The center helps students strengthen job-hunting skills that will serve them throughout their careers.

Through a self-assessment tool, students identify key skills and interests. The findings can help guide students to industries or companies based on their likes and dislikes — and reveal directions they may not have considered, Kirkpatrick said.

Students also receive one-on-one support and advice from career counselors. That unique attention helped Cristina Taboada ’09 focus her career path in her second year. She was interested in international development, but admits that she wasn’t clearly expressing her interests or passions in job interviews.

“It was stressful because I couldn’t put words to what I wanted to do,” Taboada said.

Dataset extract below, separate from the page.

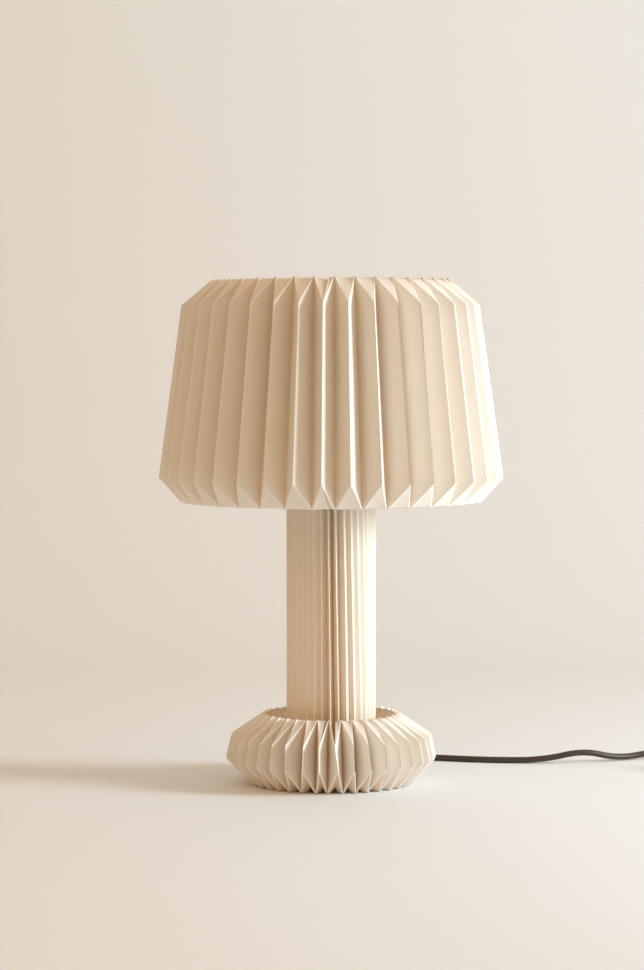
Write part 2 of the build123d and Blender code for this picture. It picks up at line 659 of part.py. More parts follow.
def globe_outline(neck_r, globe_r):
    """Half of the bulb's outline, closed along the axis: a neck that flares into a globe."""
    start = radians(-GLOBE_START)
    globe_start = (globe_r * cos(start), GLOBE_Z + globe_r * sin(start))
    pull = GLASS_NECK_H / 3
    flare = (globe_start[0] + pull * sin(start), globe_start[1] - pull * cos(start))
    with BuildLine() as outline:
        Line((0, SHELL_TOP), (neck_r, SHELL_TOP))
        Bezier((neck_r, SHELL_TOP), (neck_r, SHELL_TOP + pull), flare, globe_start)
        CenterArc((0, GLOBE_Z), globe_r, -GLOBE_START, 90 + GLOBE_START)
        Line((0, GLOBE_Z + globe_r), (0, SHELL_TOP))
    make_face(outline.edges())


with BuildPart() as bulb_glass:
    with BuildSketch(Plane.XZ):
        globe_outline(GLASS_NECK_R, GLASS_R)
    revolve(axis=Axis.Z)
    with BuildSketch(Plane.XZ):
        globe_outline(GLASS_NECK_R - GLASS_T, GLASS_R - GLASS_T)
    revolve(axis=Axis.Z, mode=Mode.SUBTRACT)
keep(bulb_glass, "bulb_glass")

FILAMENT_Z = GLOBE_Z - FILAMENT_LENGTH / 2

with BuildPart(Plane.XY.offset(SHELL_TOP)) as bulb_stem:
    Cone(GLASS_NECK_R - 2 * GLASS_T, STEM_R, STEM_FLARE_H, align=MIN_Z)
    Cylinder(STEM_R, FILAMENT_Z - SHELL_TOP, align=MIN_Z)
    with Locations((0, 0, FILAMENT_Z - SHELL_TOP)):
        with PolarLocations(0, FILAMENT_COUNT):
            Box(
                FILAMENT_CIRCLE_R + FILAMENT_R,
                2 * FILAMENT_R,
                FILAMENT_R,
                align=(Align.MIN, Align.CENTER, Align.MAX),
            )
keep(bulb_stem, "bulb_stem")

with BuildPart(Plane.XY.offset(FILAMENT_Z)) as bulb_filaments:
    with PolarLocations(FILAMENT_CIRCLE_R, FILAMENT_COUNT):
        Cylinder(FILAMENT_R, FILAMENT_LENGTH, align=MIN_Z)
keep(bulb_filaments, "bulb_filaments")

# ---- cord ---------------------------------------------------------------------------------
BORE_R = CORD_R + BORE_CLEARANCE
BUSH_AXIS = Axis((0, 0, BUSH_HEIGHT), around(1, BUSH_AZIMUTH))
BUSH_PLANE = Plane(
    origin=(0, 0, BUSH_HEIGHT), x_dir=around(1, BUSH_AZIMUTH), z_dir=around(1, BUSH_AZIMUTH - 90)
)

with BuildPart() as cord_bush:
    with BuildSketch(BUSH_PLANE):
        with BuildLine():
            Polyline(
                (BUSH_IN_X - BUSH_FLANGE_T, BORE_R),
                (BUSH_IN_X - BUSH_FLANGE_T, BUSH_INNER_FLANGE_R),
                (BUSH_IN_X, BUSH_INNER_FLANGE_R),
                (BUSH_IN_X, BUSH_NECK_R),
                (BUSH_OUT_X, BUSH_NECK_R),
                (BUSH_OUT_X, BUSH_FLANGE_R),
                (BUSH_OUT_X + BUSH_FLANGE_T, BUSH_FLANGE_R),
                (BUSH_OUT_X + BUSH_FLANGE_T, BUSH_NECK_R),
                (BUSH_TIP_X, BUSH_TIP_R),
                (BUSH_TIP_X, BORE_R),
                close=True,
            )
        make_face()
    revolve(axis=BUSH_AXIS)
keep(cord_bush, "cord_bush")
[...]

After hearing stories from peers about their success with the Career Management Center, Taboada met with Kirkpatrick, who helped her focus on three or four industries and identify contacts in the field. Taboada ultimately landed a position at global silicones manufacturer Dow Corning. She now works in international business development in the company’s solar solutions group in Belgium.

“Liza was instrumental in setting me up for success,” Taboada said. “I needed someone to tell me what I was doing right and what I was doing wrong and what I needed to do to make those changes.”

Kirkpatrick said the center’s counselors are guides; students do the legwork to get hired.

“We don’t set deadlines for them; it’s a self-driven career search,” Kirkpatrick said. “It takes discipline and personal accountability. Students who have gone through the off-campus job search process have developed a skill set that will serve them in the long term again and again.”